30 gennaio 2008

Quell’idea malata di laicità

Giornata nera per l’Italia
di Francesco D’Agostino
Una giornata «nera», quella in cui Benedetto XVI ha declinato l’invito fattogli dalla Sapienza. Nera per quegli studenti, contestatori attardati, che hanno creduto con le loro provocazioni di contribuire alla crescita politica e culturale del loro Ateneo. Nera per quei docenti che avevano protestato contro l’invito fatto al pontefice dal loro rettore e che non solo non sono riusciti a dare una sia pur minima adeguata motivazione alla loro insofferenza ideologica, ma che al contrario hanno dato prova di scarsa informazione e della incredibile povertà del loro orizzonte epistemologico. Nera per la Sapienza, la maggiore Università del nostro paese e la più nota all’estero: l’immagine di intolleranza che ha dato di sé non può che comprometterne ulteriormente il prestigio, già da tempo vistosamente deteriorato. Nera per tutto il nostro Paese, che continua ad offrire al mondo un’immagine negativa di sé, aggiungendo alle sue tante pecche quella dell’incapacità di porsi in libero ascolto di una delle poche voci, come quella del Papa, capaci oggi di creare cultura (perché è proprietà della cultura vera e viva attivare dibattiti, polemiche, approfondimenti, confronti di intelligenze, come appunto sistematicamente fanno le prese di posizione di Benedetto XVI).Ma soprattutto una giornata nera per la laicità, e per la laicità italiana in particolare, che ha rivelato all’improvviso (e per molti inaspettatamente) tutta la sua debolezza intrinseca, tutta la sua fragilità. Ezio Mauro, direttore di 'Repubblica' ha usato un’espressione ancora più forte: l’idea (di laicità), nel nome della quale si è riusciti a ostacolare l’ingresso del Papa alla Sapienza, sarebbe un’'idea malata'. Se è vero (come dubitarne?), questo è qualcosa che ci deve accomunare nella costernazione, credenti e non credenti: perché la laicità (lo ripetiamo da sempre!) è un valore umano e cristiano fondamentale, che deve stare a cuore in pari misura a tutti. Laicità infatti è percepire e rispettare fino in fondo il più grande dono che Dio abbia fatto all’uomo: quello di poter giudicare le cose 'terrene' con la propria testa, affidandosi al buon uso della ragione, operando per il bene umano oggettivo, che non è un bene esclusivo dei credenti, ma un bene che va difeso e promosso da tutti e per tutti. Quando la laicità 'si ammala' tutti inevitabilmente ne soffrono.

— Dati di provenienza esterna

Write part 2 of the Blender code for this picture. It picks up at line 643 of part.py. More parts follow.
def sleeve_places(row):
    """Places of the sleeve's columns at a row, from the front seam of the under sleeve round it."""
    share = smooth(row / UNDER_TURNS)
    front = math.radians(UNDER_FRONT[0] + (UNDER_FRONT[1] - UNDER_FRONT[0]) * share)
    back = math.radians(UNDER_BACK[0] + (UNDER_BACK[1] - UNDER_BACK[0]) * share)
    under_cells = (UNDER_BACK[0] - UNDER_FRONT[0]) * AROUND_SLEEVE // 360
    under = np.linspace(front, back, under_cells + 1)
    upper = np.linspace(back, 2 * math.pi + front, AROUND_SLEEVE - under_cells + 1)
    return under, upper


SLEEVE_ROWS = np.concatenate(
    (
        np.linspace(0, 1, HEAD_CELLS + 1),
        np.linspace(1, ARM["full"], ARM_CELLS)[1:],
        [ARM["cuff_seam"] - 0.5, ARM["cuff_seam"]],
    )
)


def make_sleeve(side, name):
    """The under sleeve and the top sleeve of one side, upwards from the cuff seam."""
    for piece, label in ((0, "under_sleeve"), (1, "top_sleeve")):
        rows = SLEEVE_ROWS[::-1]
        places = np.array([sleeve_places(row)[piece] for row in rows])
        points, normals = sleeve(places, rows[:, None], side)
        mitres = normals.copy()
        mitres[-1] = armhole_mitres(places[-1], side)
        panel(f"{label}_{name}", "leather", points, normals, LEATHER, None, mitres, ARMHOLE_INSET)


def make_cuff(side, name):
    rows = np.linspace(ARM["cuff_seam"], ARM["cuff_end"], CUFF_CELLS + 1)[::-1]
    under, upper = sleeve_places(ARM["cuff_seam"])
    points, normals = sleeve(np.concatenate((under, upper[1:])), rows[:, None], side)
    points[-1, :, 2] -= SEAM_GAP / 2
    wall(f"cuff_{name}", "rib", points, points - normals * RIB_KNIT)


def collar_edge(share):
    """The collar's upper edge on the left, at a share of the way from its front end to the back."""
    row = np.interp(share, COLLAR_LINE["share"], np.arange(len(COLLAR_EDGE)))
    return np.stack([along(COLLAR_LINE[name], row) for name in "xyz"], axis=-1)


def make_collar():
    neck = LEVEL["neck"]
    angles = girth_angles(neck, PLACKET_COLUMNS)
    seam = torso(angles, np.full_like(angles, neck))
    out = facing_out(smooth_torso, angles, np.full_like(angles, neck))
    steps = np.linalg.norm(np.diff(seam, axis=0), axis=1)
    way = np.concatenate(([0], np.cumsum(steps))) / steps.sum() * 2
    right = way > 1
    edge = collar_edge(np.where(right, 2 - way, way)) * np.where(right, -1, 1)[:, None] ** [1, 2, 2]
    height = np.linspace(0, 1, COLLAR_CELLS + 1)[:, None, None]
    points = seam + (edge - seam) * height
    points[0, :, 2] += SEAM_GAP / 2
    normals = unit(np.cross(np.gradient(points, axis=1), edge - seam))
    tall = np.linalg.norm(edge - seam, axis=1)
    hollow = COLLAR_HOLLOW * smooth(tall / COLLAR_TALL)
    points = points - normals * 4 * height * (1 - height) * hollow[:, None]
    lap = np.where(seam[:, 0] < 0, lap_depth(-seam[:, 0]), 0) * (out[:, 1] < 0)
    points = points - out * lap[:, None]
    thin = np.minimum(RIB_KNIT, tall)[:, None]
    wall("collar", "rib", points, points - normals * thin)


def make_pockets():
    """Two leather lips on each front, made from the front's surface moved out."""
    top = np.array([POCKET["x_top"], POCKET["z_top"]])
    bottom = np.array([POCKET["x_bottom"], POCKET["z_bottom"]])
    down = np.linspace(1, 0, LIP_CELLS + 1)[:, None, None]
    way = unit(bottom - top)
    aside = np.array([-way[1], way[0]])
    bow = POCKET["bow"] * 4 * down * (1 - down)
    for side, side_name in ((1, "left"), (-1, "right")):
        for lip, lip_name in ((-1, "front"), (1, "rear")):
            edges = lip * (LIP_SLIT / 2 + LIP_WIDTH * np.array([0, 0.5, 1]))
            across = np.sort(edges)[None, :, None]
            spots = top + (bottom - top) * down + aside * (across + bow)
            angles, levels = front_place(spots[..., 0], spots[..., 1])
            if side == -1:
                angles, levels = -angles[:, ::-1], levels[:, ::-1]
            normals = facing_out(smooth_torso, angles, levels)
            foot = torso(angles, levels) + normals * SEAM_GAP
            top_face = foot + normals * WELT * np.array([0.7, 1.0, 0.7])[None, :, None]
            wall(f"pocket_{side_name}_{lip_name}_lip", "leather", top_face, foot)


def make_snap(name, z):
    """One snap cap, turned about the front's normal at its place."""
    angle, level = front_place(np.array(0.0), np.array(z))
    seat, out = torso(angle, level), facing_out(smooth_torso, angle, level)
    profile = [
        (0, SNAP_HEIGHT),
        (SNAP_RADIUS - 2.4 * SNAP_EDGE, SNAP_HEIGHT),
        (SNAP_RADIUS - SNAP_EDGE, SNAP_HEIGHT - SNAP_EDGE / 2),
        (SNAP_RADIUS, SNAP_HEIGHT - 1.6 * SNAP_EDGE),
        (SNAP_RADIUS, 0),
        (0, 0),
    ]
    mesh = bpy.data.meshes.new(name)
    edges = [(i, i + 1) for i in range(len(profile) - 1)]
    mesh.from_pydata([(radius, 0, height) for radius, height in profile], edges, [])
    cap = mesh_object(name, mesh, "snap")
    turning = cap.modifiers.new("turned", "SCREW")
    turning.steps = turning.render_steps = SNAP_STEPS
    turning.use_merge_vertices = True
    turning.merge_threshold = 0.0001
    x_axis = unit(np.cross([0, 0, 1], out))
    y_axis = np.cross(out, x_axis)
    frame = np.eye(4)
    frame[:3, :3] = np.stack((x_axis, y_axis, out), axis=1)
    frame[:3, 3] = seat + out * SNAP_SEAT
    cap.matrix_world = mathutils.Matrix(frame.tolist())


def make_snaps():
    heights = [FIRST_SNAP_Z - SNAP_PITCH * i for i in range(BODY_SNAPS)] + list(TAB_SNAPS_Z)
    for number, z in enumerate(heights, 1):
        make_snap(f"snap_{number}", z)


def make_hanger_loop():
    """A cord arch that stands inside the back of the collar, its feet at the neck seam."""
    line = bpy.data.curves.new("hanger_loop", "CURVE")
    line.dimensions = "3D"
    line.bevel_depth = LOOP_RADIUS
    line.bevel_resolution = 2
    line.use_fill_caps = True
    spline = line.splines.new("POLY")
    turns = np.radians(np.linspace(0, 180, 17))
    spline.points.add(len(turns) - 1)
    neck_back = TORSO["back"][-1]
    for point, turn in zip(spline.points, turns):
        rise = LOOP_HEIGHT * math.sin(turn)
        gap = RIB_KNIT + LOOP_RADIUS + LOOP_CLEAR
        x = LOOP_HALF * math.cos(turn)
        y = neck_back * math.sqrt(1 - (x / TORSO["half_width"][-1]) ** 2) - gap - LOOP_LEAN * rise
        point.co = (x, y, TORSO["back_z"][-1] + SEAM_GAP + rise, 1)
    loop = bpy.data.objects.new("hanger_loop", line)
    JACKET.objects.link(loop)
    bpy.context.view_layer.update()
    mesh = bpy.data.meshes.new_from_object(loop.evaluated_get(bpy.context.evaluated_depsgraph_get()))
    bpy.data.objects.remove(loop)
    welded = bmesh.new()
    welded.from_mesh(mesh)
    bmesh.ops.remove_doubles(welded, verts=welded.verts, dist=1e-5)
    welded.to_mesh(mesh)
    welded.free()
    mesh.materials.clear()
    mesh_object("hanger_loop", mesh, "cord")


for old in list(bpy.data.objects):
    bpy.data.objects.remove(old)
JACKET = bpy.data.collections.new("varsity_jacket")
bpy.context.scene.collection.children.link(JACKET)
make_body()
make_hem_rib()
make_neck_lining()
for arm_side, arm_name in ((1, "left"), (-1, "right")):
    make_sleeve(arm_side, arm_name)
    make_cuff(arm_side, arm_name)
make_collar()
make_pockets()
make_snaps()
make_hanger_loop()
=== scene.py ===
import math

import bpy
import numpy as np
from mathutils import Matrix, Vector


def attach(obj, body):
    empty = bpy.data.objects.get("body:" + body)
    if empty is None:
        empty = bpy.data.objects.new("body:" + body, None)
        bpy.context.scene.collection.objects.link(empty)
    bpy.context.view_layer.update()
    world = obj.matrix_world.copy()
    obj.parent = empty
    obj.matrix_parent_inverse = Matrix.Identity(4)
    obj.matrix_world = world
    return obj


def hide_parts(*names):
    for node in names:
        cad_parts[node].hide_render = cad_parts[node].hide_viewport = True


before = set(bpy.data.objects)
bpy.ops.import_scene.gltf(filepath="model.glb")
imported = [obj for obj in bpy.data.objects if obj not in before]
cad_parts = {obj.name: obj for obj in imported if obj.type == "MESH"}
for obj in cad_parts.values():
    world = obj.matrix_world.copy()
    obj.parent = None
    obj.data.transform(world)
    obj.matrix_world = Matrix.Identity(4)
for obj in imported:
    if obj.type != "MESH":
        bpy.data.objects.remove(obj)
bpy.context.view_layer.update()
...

È possibile che la laicità italiana 'guarisca'? Deve essere possibile, perché è necessario, necessario, per il bene di tutti. Ma non si tratterà di una guarigione né facile, né rapida. Per risanare l’idea di laicità si chiede ai 'laici' un grosso, anche se non difficile, sforzo di onestà intellettuale: si tratta semplicemente di riconoscere che se esiste una laicità 'malata', è perché si può - e, ripeto, si deve - ipotizzare l’esistenza di una laicità 'sana'.
L’espressione 'sana laicità' appartiene da tempo al linguaggio della Chiesa ed è stata a volte oggetto di incomprensione, se non di irrisione: ma mai come oggi essa appare in tutta la sua immediata evidenza. È 'sana' la laicità, che resta fedele ai propri fondamenti: il buon uso della ragione, il dialogo, la rinuncia ad ogni sopraffazione e intimidazione intellettuale, il rispetto per i diritti umani fondamentali e in particolare per la libertà religiosa. È 'sana' quella laicità che, se da una parte esige che le cose terrene siano gestite senza pregiudiziali confessionali, dall’altra riconosce però senza timidezze e senza ambiguità l’immenso contributo della religione (e in particolare, nel nostro Paese, del cristianesimo) alla civiltà e al bene umano. Senza questi riferimenti vitali la laicità 'si ammala' e si trasforma in intolleranza, pregiudizio, dogmatismo e, all’estremo, in violenza.
È troppo chiedere a quei laici (per fortuna non pochi!), che stigmatizzando la vicenda della Sapienza, hanno salvato la dignità della loro visione del mondo, di 'fare ancora uno sforzo' per sciogliere definitivamente quanto di patologico si annida nel laicismo italiano?